▸ **Problem**: Work through the data below line by line and say how many lines hold "JSON"; give only the number.

▸ **Collected data entries**:
____________

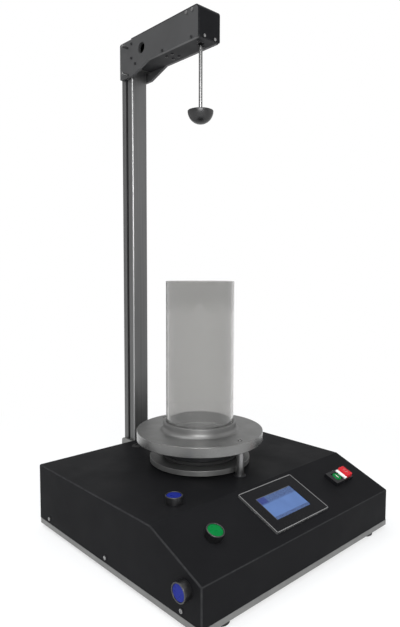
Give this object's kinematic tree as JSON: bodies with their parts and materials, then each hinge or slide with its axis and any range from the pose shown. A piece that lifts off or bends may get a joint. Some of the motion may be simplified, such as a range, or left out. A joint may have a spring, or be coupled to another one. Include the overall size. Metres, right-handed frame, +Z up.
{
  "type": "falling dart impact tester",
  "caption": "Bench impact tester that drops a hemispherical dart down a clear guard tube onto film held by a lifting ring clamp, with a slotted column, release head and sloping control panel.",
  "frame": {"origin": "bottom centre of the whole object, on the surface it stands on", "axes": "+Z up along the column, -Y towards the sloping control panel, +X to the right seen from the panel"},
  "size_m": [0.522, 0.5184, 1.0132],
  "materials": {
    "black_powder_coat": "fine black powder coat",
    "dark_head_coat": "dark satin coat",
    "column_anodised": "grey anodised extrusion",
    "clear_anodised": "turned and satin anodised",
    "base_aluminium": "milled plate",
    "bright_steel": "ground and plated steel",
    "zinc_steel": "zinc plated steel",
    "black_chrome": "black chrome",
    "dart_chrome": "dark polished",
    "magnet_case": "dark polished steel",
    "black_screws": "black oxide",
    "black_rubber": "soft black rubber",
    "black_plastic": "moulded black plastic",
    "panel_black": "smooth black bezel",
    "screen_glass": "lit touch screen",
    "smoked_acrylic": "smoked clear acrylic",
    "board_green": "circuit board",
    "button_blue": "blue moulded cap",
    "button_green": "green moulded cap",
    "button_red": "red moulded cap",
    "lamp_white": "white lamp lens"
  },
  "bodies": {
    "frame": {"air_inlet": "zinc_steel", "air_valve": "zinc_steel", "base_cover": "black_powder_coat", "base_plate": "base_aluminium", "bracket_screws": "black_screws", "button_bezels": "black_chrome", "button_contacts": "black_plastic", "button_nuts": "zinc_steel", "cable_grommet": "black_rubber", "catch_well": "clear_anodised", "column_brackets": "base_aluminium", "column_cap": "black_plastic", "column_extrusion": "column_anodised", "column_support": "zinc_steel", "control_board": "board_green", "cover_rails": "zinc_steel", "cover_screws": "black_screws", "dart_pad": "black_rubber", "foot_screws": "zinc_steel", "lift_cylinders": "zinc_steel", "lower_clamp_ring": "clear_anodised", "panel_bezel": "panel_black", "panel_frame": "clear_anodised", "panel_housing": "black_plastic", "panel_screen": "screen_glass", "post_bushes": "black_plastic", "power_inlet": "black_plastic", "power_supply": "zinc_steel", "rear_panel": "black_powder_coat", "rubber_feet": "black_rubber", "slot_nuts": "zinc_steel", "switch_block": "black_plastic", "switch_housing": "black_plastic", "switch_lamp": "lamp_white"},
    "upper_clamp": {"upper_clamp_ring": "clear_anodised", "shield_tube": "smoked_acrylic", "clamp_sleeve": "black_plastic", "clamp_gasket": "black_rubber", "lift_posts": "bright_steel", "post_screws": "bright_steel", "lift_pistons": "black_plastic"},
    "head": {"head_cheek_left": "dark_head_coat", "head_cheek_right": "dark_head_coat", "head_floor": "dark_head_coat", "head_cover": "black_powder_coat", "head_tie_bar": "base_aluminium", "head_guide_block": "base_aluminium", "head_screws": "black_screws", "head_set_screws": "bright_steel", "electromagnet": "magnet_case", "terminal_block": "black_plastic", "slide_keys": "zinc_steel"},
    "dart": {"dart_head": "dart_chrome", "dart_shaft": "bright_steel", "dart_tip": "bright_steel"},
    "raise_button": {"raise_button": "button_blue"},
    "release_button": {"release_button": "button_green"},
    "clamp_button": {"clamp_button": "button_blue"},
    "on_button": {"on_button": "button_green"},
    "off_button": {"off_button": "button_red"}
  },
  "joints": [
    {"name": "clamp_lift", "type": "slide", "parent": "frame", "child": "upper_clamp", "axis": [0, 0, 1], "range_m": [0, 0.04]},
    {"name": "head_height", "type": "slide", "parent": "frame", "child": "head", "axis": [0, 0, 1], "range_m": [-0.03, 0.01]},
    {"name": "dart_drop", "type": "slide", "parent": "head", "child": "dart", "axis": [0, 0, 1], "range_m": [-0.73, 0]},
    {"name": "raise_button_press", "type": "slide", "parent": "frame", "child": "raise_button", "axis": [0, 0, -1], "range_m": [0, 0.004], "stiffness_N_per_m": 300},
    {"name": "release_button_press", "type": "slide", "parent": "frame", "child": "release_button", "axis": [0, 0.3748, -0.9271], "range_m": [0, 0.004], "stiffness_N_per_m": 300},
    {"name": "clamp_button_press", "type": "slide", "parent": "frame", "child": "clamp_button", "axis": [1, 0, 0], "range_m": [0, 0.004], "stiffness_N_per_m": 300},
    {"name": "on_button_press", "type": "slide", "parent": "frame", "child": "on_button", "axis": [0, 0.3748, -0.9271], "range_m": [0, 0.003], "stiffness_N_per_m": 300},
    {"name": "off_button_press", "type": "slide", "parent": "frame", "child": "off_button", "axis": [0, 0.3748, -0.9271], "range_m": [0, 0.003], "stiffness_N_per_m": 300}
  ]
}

____________

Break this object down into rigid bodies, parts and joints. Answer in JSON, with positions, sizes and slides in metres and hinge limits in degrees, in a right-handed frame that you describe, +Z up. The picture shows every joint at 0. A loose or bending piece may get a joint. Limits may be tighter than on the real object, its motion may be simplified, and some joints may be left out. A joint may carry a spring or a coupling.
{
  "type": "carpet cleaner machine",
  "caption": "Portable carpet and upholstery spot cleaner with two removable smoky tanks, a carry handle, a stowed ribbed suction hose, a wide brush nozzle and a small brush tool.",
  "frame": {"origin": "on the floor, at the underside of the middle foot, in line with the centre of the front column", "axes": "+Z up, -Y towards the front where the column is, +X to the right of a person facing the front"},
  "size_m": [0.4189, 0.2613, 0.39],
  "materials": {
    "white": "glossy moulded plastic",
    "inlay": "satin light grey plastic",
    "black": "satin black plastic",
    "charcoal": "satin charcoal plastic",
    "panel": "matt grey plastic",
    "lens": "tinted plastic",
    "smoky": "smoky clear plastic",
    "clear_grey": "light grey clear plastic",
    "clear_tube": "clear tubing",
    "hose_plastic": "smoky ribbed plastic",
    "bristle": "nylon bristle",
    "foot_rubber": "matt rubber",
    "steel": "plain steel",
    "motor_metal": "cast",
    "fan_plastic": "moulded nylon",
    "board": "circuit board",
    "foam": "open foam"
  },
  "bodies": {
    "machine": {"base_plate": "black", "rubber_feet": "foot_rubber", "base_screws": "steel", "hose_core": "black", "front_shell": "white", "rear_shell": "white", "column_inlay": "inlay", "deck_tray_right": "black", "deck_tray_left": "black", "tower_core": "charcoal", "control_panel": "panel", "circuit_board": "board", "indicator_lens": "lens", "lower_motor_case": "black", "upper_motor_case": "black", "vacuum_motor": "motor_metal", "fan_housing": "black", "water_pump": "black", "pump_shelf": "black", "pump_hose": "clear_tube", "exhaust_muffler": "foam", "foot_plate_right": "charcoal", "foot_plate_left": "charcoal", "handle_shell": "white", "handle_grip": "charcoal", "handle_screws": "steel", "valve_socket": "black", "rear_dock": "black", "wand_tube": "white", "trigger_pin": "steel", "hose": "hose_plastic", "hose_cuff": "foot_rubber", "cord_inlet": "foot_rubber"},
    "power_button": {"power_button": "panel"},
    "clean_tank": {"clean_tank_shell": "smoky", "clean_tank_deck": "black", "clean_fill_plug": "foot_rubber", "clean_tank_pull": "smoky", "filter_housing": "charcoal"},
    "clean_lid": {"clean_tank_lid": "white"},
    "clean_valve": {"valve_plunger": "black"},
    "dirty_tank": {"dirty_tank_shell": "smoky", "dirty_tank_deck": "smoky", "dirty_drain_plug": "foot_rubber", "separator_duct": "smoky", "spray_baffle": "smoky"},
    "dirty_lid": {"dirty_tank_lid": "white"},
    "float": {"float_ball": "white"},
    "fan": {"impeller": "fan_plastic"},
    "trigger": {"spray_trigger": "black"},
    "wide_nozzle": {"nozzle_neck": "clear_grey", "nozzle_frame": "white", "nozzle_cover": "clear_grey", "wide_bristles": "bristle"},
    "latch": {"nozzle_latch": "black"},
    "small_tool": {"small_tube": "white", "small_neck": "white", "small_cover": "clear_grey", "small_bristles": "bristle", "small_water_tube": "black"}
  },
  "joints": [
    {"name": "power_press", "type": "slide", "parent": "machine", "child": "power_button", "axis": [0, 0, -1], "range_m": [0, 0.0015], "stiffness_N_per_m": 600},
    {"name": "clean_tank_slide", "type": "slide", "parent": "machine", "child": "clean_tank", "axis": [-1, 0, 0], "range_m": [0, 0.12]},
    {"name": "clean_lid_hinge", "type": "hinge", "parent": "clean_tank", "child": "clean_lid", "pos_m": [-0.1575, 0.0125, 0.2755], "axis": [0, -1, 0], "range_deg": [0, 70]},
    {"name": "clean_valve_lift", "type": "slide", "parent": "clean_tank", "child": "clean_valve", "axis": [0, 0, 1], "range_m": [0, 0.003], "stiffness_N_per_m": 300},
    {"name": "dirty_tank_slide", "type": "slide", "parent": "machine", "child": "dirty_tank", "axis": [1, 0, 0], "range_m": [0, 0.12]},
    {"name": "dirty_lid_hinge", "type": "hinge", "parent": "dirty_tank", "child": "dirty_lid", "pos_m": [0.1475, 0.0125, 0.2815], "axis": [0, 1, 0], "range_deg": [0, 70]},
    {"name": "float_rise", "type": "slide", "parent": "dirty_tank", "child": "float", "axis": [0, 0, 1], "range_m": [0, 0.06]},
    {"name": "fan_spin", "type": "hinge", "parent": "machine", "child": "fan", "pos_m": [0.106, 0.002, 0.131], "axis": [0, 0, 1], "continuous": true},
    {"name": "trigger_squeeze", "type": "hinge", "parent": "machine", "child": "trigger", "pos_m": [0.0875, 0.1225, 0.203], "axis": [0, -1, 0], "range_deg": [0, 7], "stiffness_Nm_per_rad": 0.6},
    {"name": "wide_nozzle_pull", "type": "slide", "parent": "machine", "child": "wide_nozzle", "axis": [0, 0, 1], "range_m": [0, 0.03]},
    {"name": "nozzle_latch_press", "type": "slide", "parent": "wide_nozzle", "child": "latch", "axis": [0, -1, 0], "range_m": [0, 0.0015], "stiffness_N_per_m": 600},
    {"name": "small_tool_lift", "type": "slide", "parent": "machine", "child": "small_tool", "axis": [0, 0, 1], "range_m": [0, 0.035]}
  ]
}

____________

▸ **Task result**: 2